A sad day for branding, a sadder day for brandy – Osborne gets a makeover.

The Osborne group has announced that it will stop using the black bull as its corporate logo. The Sevilla-based group wants to signal its shift from being mostly a brandy and sherry producer to its current emphasis on products such as water, fruit juices and Iberico ham. It has commissioned a new corporate logo from a Madrid design studio, which is still under wraps and will be launched later this year.

While the fearsome 14-meter high bulls will remain dotted around the Spanish countryside, they will be even further divested from meaning. One more nail in the coffin for this iconic piece of Spanish advertising design, created in 1956 by Manuel Prieto of the Azor agency. The first bull, 7 meters high and made of wood, went up near Madrid in November of 1957. From the early 1960s the bulls were made of metal sheet and were 14 meters high. By the 1970s there were more than 500 bulls across Spanish territories, not just on the Iberian Peninsula but also in the Canary Islands, the Balearics and North Africa.

In 1988, new national transport legislation makes publicity billboards that are visible from the roads illegal, and the word Osborne that was written in red across the existing bulls is removed. By 1994 the Spanish government wants to bring them all down, but many autonomous communities, municipalities and pressure groups fight to save them. In 1998, the Supreme Court grants them mercy, stating that the Osborne bulls have moved beyond their original advertising meaning, having become part of the landscape and a Spanish cultural icon.

The Osborne bull has also left an interesting trail of political associations. As an icon of Spanishness it has been taken over by the conservative right, and prompted the design of  an alternative animal national icon by Catalan nationalists, in the shape of the Catalan donkey. No Heritage listing in sight for that one!

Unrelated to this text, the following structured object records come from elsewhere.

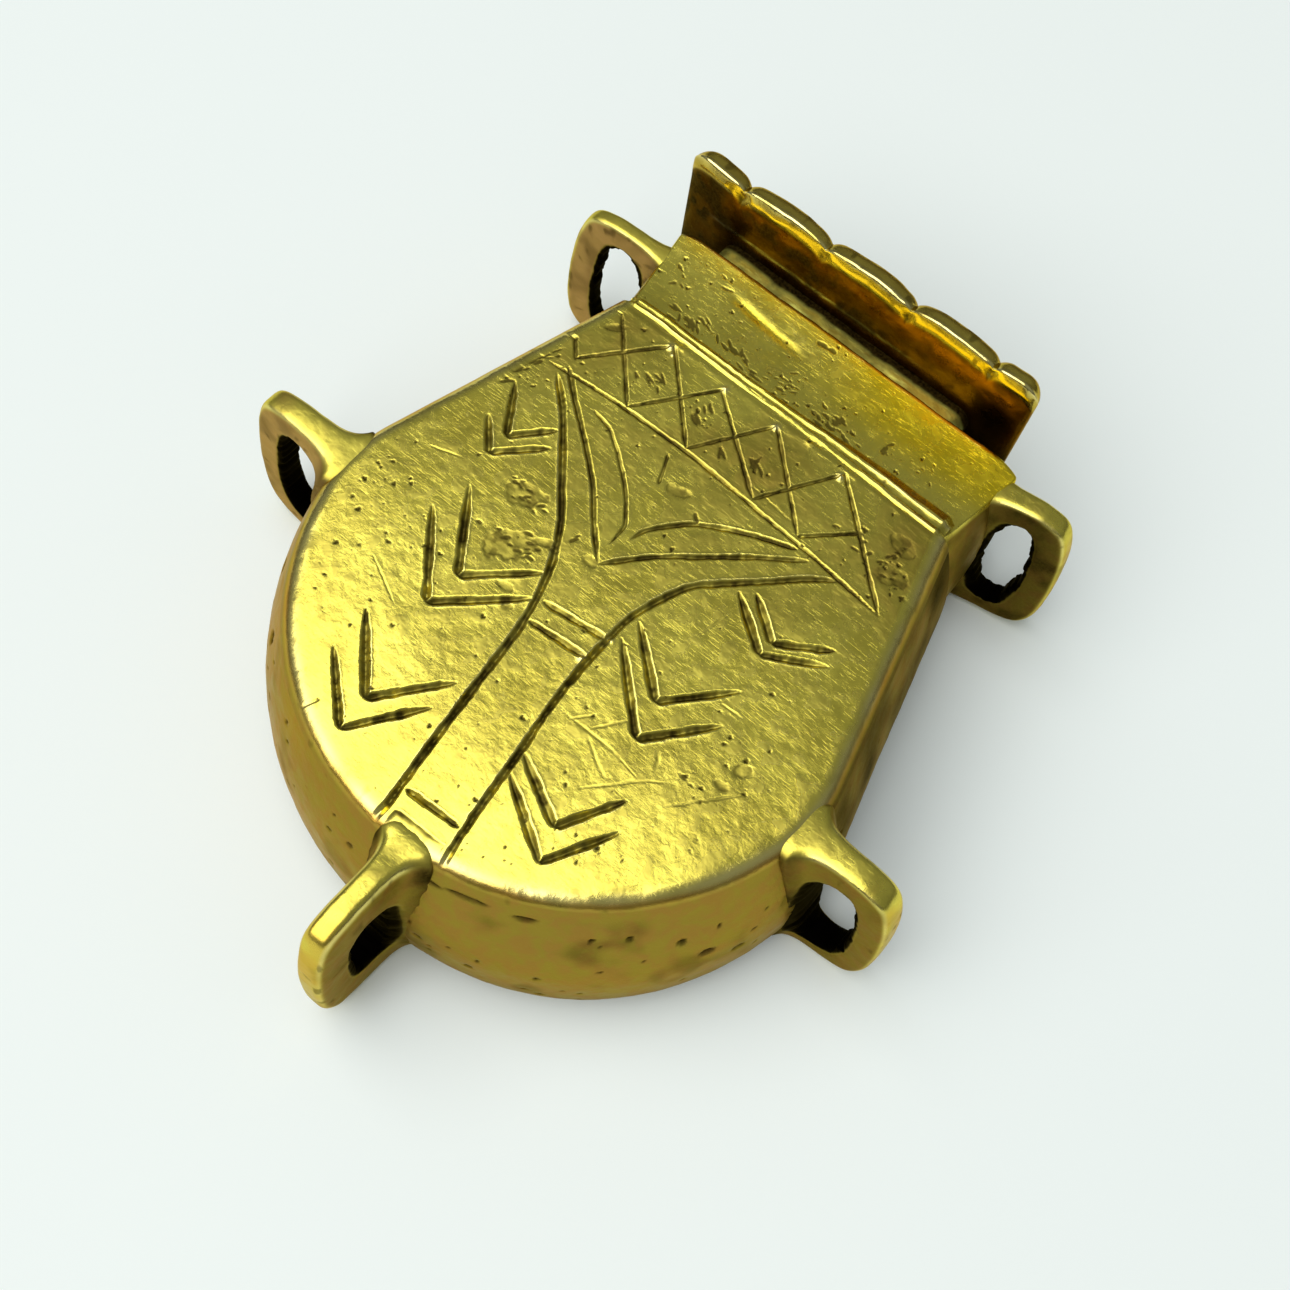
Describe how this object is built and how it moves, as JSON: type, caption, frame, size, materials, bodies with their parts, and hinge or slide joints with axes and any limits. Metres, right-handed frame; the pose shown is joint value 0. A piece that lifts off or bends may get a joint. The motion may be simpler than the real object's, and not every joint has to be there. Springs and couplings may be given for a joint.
{
  "type": "needle case",
  "caption": "Flat purse-shaped cast brass needle case with an engraved face, cord lugs round its edge and a scalloped lid whose plug slides out of the neck carrying the needles.",
  "frame": {"origin": "centre of the round belly, on the flat back that the case lies on", "axes": "+Y towards the neck and the lid, +X to the right seen from the engraved face, +Z out of the engraved face"},
  "size_m": [0.0574, 0.0621, 0.0202],
  "materials": {
    "case_brass": "hand-polished cast brass, worn bright on the face and edges, brown in pits and engraved lines",
    "lug_brass": "cast brass with a brown patina, bright on worn edges",
    "lid_brass": "polished brass with a dark brown patina and bright worn edge",
    "plug_brass": "rough filed brass, pale and dull",
    "felt": "dense wool felt",
    "needle_steel": "polished steel, flattened at the eye"
  },
  "bodies": {
    "case": {"front_plate": "case_brass", "side_band": "case_brass", "back_plate": "case_brass", "neck_sleeve": "case_brass", "neck_bead": "case_brass", "lug_neck_left": "lug_brass", "lug_neck_right": "lug_brass", "lug_side_left": "lug_brass", "lug_side_right": "lug_brass", "lug_bottom": "lug_brass"},
    "lid": {"lid_plate": "lid_brass", "lid_plug": "plug_brass", "needle_felt": "felt", "needle_1": "needle_steel", "needle_2": "needle_steel", "needle_3": "needle_steel", "needle_4": "needle_steel", "needle_5": "needle_steel", "needle_6": "needle_steel"}
  },
  "joints": [
    {"name": "lid_slide", "type": "slide", "parent": "case", "child": "lid", "axis": [0, 1, 0], "range_m": [-0.0019, 0.042]}
  ]
}
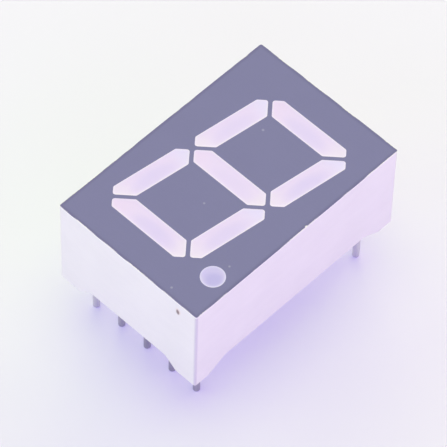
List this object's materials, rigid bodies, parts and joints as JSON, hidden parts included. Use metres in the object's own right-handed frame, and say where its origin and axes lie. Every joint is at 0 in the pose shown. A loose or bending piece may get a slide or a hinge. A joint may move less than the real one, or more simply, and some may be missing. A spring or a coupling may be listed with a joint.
{
  "type": "seven-segment led display",
  "caption": "Rectangular seven-segment LED display with a slanted digit and decimal point, grey face, white reflector body and rows of through-hole pins.",
  "frame": {"origin": "middle of the body in X and Y, at the tips of the pins in Z", "axes": "+X towards the digit's right, +Y towards its top, +Z out of its face"},
  "size_m": [0.0126, 0.019, 0.0121],
  "materials": {
    "white_plastic": "moulded, fine matt, drafted inside",
    "grey_ink": "thin flat printed layer",
    "window_resin": "milky cast resin, soft satin",
    "back_resin": "cast level, slightly cloudy",
    "board_laminate": "glass laminate",
    "copper": "etched foil",
    "chip": "sawn crystal",
    "bond_wire": "drawn",
    "tinned_pin": "dull tin over drawn wire",
    "solder": "smooth"
  },
  "bodies": {
    "root": {"housing": "white_plastic", "face_ink": "grey_ink", "circuit_board": "board_laminate", "copper_tracks": "copper", "potting_resin": "back_resin", "decimal_point": "window_resin", "led_chip_dp": "chip", "bond_wire_dp": "bond_wire", "segment_a": "window_resin", "led_chip_a": "chip", "bond_wire_a": "bond_wire", "segment_b": "window_resin", "led_chip_b": "chip", "bond_wire_b": "bond_wire", "segment_c": "window_resin", "led_chip_c": "chip", "bond_wire_c": "bond_wire", "segment_d": "window_resin", "led_chip_d": "chip", "bond_wire_d": "bond_wire", "segment_e": "window_resin", "led_chip_e": "chip", "bond_wire_e": "bond_wire", "segment_f": "window_resin", "led_chip_f": "chip", "bond_wire_f": "bond_wire", "segment_g": "window_resin", "led_chip_g": "chip", "bond_wire_g": "bond_wire", "pin_1": "tinned_pin", "solder_joint_1": "solder", "pin_2": "tinned_pin", "solder_joint_2": "solder", "pin_3": "tinned_pin", "solder_joint_3": "solder", "pin_4": "tinned_pin", "solder_joint_4": "solder", "pin_5": "tinned_pin", "solder_joint_5": "solder", "pin_6": "tinned_pin", "solder_joint_6": "solder", "pin_7": "tinned_pin", "solder_joint_7": "solder", "pin_8": "tinned_pin", "solder_joint_8": "solder", "pin_9": "tinned_pin", "solder_joint_9": "solder", "pin_10": "tinned_pin", "solder_joint_10": "solder"}
  },
  "joints": []
}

It was also used by Spanish soldiers posted in Irak, both on the national flag and to decorate the barracks.

There are currently 97 bulls left. And now that they are one of the great stories of Spanish graphic design, declared objects of National Heritage, film icons (in Bigas Luna’s 1992 Jamón, Jamón, the bull shares screen time with Javier Bardem and Penelope Cruz),  Osborne wants to give them up, because they link the group too closely to its past as a sherry wine producer. Would Nike give up the swoosh? Would Macintosh give up the Apple? And all for the sake of branding bottled water and fruit juice?

Batman joins The Wheelman in Barcelona

It can’t be the weather. I don’t think it’s the nightlife, either. The food? I doubt that Batman and The Wheelman will be able to spare any time for tapas while they chase the bad guys down the dark alleys of the Gothic Quarter. But come March, they’ll both be in Barcelona doing their stuff, joining Vicky and Cristina in the latest trend of celebrity tourism: that of film, comic book and video game characters.

This recent spate as a leading city of pop-cultural narrative imagination marks a turning point in Barcelona’s steady climb towards global recognition. In the case of Batman and The Wheelman, these latest representations of Barcelona will reach an audience that might not care much about architecture, design and molecular gastronomy. And as the image of the city slips away from the tight controlling grip of its institutional and high-cultural minders, we might all be able to reclaim a more open, more complex version of our city – or drown in the endless rehash of half-baked Barcelonese stereotypes.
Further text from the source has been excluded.